The Board of Directors also approved the calendar of corporate events for 2020:
- 5 March 2020 – Board of Directors meeting to approve the draft financial statements at 31 December 2019
- 21 April 2020 – Shareholders’ Meeting to approve the financial statements at 31 December 2019
- 11 May 2020 – Board of Directors meeting to approve the interim report on operations at 31 March 2020
- 30 July 2020 – Board of Directors meeting to approve the half-year financial report at 30 June 2020
- 5 November 2020 – Board of Directors meeting to approve the interim report on operations at 30 September 2020
Any dividends to be paid on profits for the financial year 2019 are expected to be paid in May 2020. Any change to the above dates will be communicated in a timely manner. The conference calls for presenting the accounts to the financial community will usually take place after the meeting for approval by the Board of Directors.

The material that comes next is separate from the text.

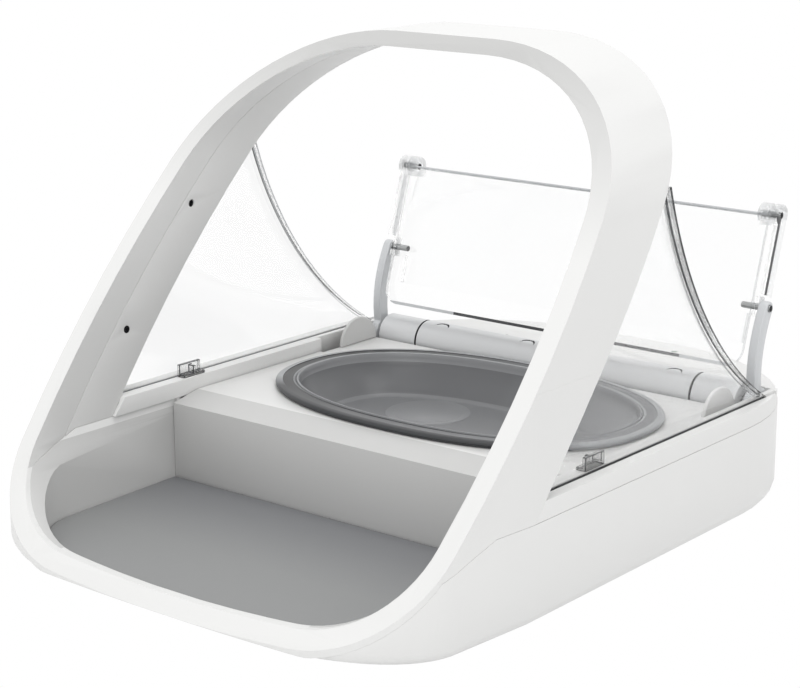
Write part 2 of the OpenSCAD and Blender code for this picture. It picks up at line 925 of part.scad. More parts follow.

Loan agreement signed for 3 billion euros
Today, INWIT also signed a loan agreement as the beneficiary of a total maximum principal amount of €3,000,000,000 with a pool of banks. The loan is divided into three credit lines (bridge, term and revolving) and, as already disclosed to the market, it will be used to finance INWIT’s purchase of the minority shareholding in VOD Towers and for the distribution of the extraordinary dividend, as well as to refinance part of INWIT’s existing debt and meet its cash flow needs.
The summary of the votes and the minutes of the ordinary and extraordinary shareholders’ meeting of INWIT will be published in accordance with applicable laws and regulations.
INWIT was assisted by Mediobanca as the sole financial advisor and by Pedersoli Studio Legale as legal advisers.Vodafone Towers was assisted by NCTM Studio Legale as their sole legal advisor.